━━ Supplied material

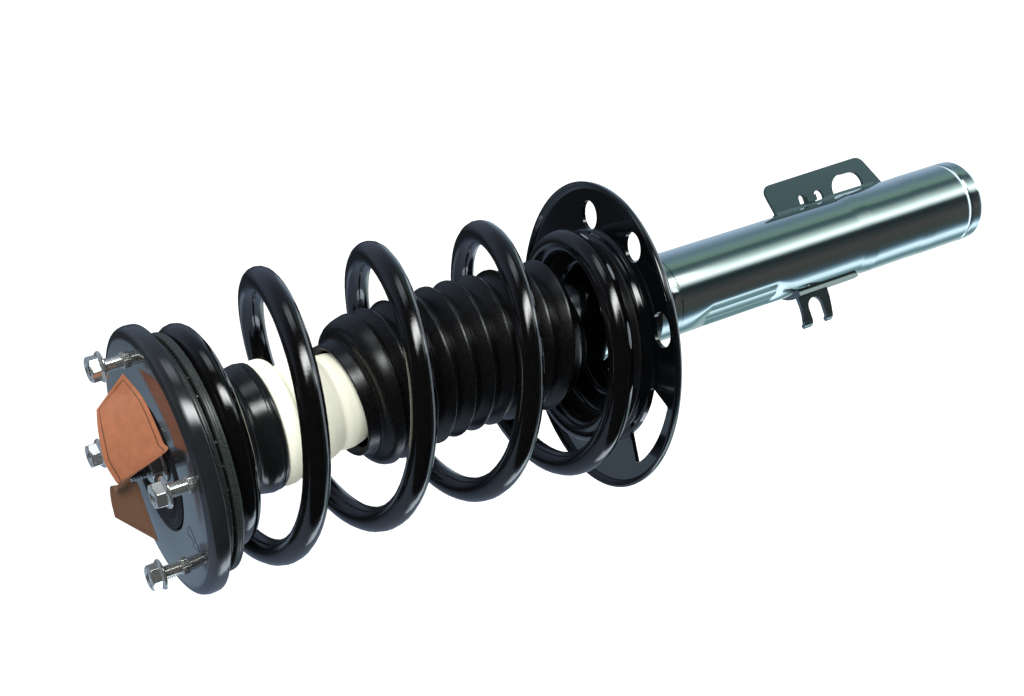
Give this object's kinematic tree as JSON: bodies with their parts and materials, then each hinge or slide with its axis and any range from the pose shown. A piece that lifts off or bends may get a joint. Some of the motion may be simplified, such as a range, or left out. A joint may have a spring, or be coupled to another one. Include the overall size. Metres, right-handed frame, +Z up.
{
  "type": "strut assembly",
  "caption": "Front suspension strut with a road spring over a damper, dust boot, bump stop, steering bearing and top mount.",
  "frame": {"origin": "on the damper's axis at the lower end of the tube, where the knuckle clamp grips it", "axes": "+Z runs up the damper's axis to the top mount; -Y is the side with the clearance flat's near edge and faces the camera; +X is the side of the line bracket"},
  "size_m": [0.1977, 0.1966, 0.6552],
  "materials": {
    "tube_steel": "polished, clear lacquer",
    "dark_steel": "satin teal-grey",
    "gloss_black": "gloss black coat",
    "spring_black": "gloss powder coat",
    "boot_rubber": "matt",
    "mount_rubber": "satin",
    "foam": "matt microcellular foam",
    "shield_plastic": "speckled grey-green",
    "black_plastic": "gloss",
    "zinc": "bright zinc",
    "ball_steel": "polished",
    "rod_chrome": "hard chrome, ground",
    "raw_steel": "machined",
    "sinter": "sintered iron",
    "band_ptfe": "filled fluoropolymer",
    "tag_vinyl": "satin vinyl"
  },
  "bodies": {
    "strut_body": {"outer_tube": "tube_steel", "base_cap": "raw_steel", "inner_tube": "raw_steel", "base_valve": "sinter", "rod_guide": "sinter", "rod_seal": "mount_rubber", "striker_cap": "black_plastic", "lower_spring_seat": "gloss_black", "seat_support": "gloss_black", "line_bracket": "dark_steel", "hose_clip": "dark_steel", "lower_insulator": "mount_rubber", "coil_spring": "spring_black", "dust_boot": "boot_rubber"},
    "upper_seat": {"upper_spring_seat": "black_plastic", "upper_insulator": "shield_plastic", "bump_stop": "foam", "bearing_balls": "ball_steel"},
    "top_mount": {"bearing_cover": "shield_plastic", "mount_plate": "gloss_black", "mount_pan": "gloss_black", "mount_rubber": "mount_rubber", "inner_sleeve": "raw_steel", "rebound_washer": "gloss_black", "piston_rod": "rod_chrome", "piston": "sinter", "piston_nut": "raw_steel", "piston_band": "band_ptfe", "rebound_stop": "mount_rubber", "rod_nut": "zinc", "studs": "zinc", "flange_nuts": "zinc", "tag": "tag_vinyl"}
  },
  "joints": [
    {"name": "strut_travel", "type": "slide", "parent": "strut_body", "child": "upper_seat", "axis": [0, 0, 1], "range_m": [-0.11, 0], "stiffness_N_per_m": 600, "deforming": ["coil_spring", "dust_boot"]},
    {"name": "steer_bearing", "type": "hinge", "parent": "upper_seat", "child": "top_mount", "pos_m": [0, 0, 0.6096], "axis": [0, 0, 1], "range_deg": [-45, 45]}
  ]
}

━━━━

= Stated goal =
Restate the listing in full, word for word.

= Answer to the problem =
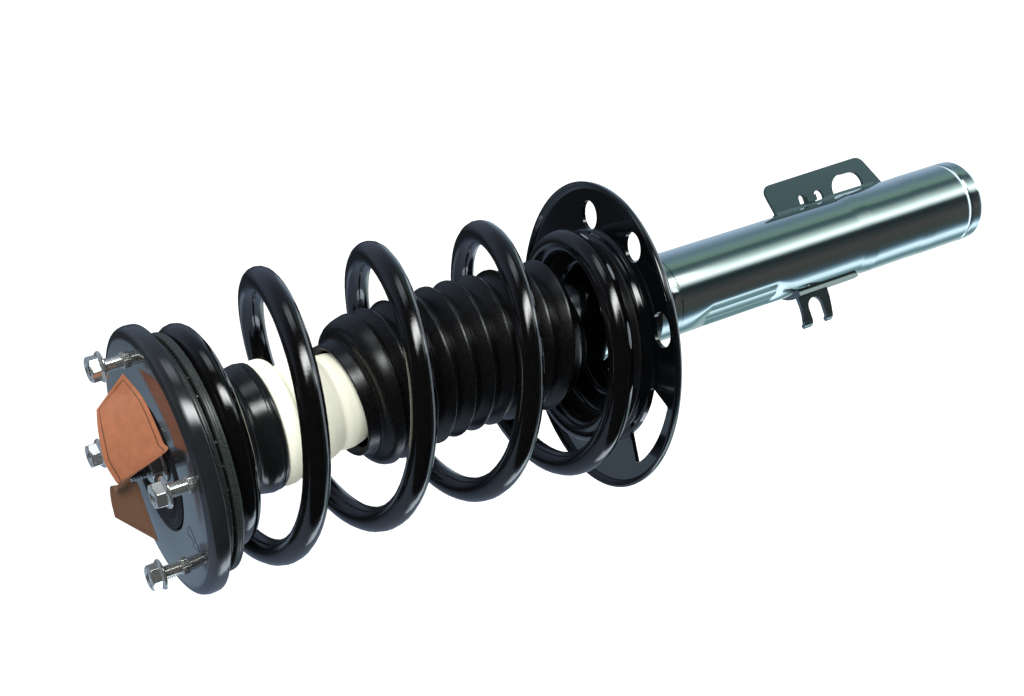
Give this object's kinematic tree as JSON: bodies with their parts and materials, then each hinge or slide with its axis and any range from the pose shown. A piece that lifts off or bends may get a joint. Some of the motion may be simplified, such as a range, or left out. A joint may have a spring, or be coupled to another one. Include the overall size. Metres, right-handed frame, +Z up.
{
  "type": "strut assembly",
  "caption": "Front suspension strut with a road spring over a damper, dust boot, bump stop, steering bearing and top mount.",
  "frame": {"origin": "on the damper's axis at the lower end of the tube, where the knuckle clamp grips it", "axes": "+Z runs up the damper's axis to the top mount; -Y is the side with the clearance flat's near edge and faces the camera; +X is the side of the line bracket"},
  "size_m": [0.1977, 0.1966, 0.6552],
  "materials": {
    "tube_steel": "polished, clear lacquer",
    "dark_steel": "satin teal-grey",
    "gloss_black": "gloss black coat",
    "spring_black": "gloss powder coat",
    "boot_rubber": "matt",
    "mount_rubber": "satin",
    "foam": "matt microcellular foam",
    "shield_plastic": "speckled grey-green",
    "black_plastic": "gloss",
    "zinc": "bright zinc",
    "ball_steel": "polished",
    "rod_chrome": "hard chrome, ground",
    "raw_steel": "machined",
    "sinter": "sintered iron",
    "band_ptfe": "filled fluoropolymer",
    "tag_vinyl": "satin vinyl"
  },
  "bodies": {
    "strut_body": {"outer_tube": "tube_steel", "base_cap": "raw_steel", "inner_tube": "raw_steel", "base_valve": "sinter", "rod_guide": "sinter", "rod_seal": "mount_rubber", "striker_cap": "black_plastic", "lower_spring_seat": "gloss_black", "seat_support": "gloss_black", "line_bracket": "dark_steel", "hose_clip": "dark_steel", "lower_insulator": "mount_rubber", "coil_spring": "spring_black", "dust_boot": "boot_rubber"},
    "upper_seat": {"upper_spring_seat": "black_plastic", "upper_insulator": "shield_plastic", "bump_stop": "foam", "bearing_balls": "ball_steel"},
    "top_mount": {"bearing_cover": "shield_plastic", "mount_plate": "gloss_black", "mount_pan": "gloss_black", "mount_rubber": "mount_rubber", "inner_sleeve": "raw_steel", "rebound_washer": "gloss_black", "piston_rod": "rod_chrome", "piston": "sinter", "piston_nut": "raw_steel", "piston_band": "band_ptfe", "rebound_stop": "mount_rubber", "rod_nut": "zinc", "studs": "zinc", "flange_nuts": "zinc", "tag": "tag_vinyl"}
  },
  "joints": [
    {"name": "strut_travel", "type": "slide", "parent": "strut_body", "child": "upper_seat", "axis": [0, 0, 1], "range_m": [-0.11, 0], "stiffness_N_per_m": 600, "deforming": ["coil_spring", "dust_boot"]},
    {"name": "steer_bearing", "type": "hinge", "parent": "upper_seat", "child": "top_mount", "pos_m": [0, 0, 0.6096], "axis": [0, 0, 1], "range_deg": [-45, 45]}
  ]
}